I take an active part wherever I have lived. I moved to Guelph to take a position as Director of Music at a local Church. All has developed from there. I now volunteer with GAC and the Guelph Kiwanis Music Festival where I am involved in the organizing committee, fundraising and session coordination. I am on the Steering Committee for Spark of Brilliance and have been a member of the Museum; one membership I must renew!

You've been a fantastic Guelph Arts Council Walking Tour Guide now for over 4 years. What brought you to volunteering with GAC?

When moving to a new area, I like to know it well. I read about the walking tours and started every Sunday afternoon to attend these tours. Eventually, one of the guides after asking me something about a location said, "Why don't you become a guide?" That is how it all started.

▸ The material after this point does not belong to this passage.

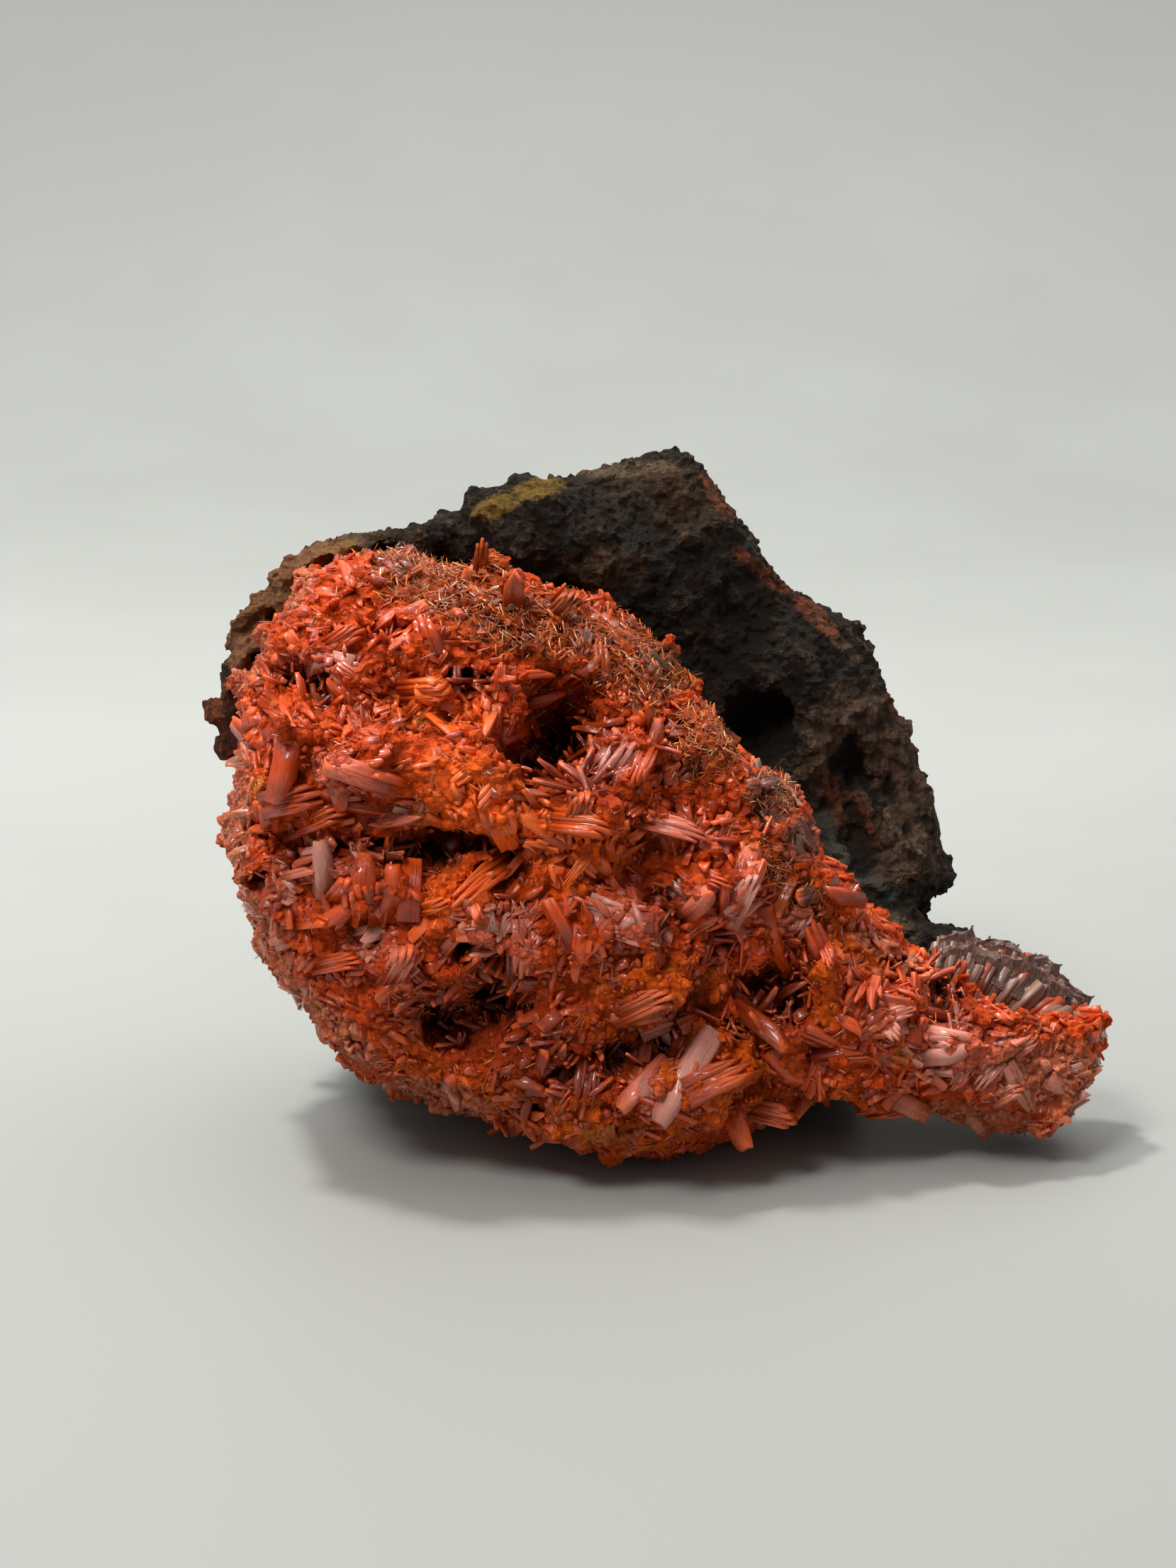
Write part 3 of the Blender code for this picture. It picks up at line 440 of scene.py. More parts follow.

What do you like most about being a Historical Walking Tour guide?

There are two things that I love about being a guide, the first is being able to show significant parts of this beautiful city's architecture and history to others and secondly, to be able to point out items to people who have lived here all their lives, but have never known of such areas and items. Perhaps they have driven by them daily; however, to see many one has to park the car; get out and walk!

Could you tell me about 2NS4U Music Therapy?

After returning home to Canada from Texas where I had been Music Therapy Coordinator for a state residential facility, I set up my own practice through which I am able to offer services to groups and individuals. Through music and its various elements, I am able to assist people with challenges; developmental, physical, mental and particularly with geriatric issues.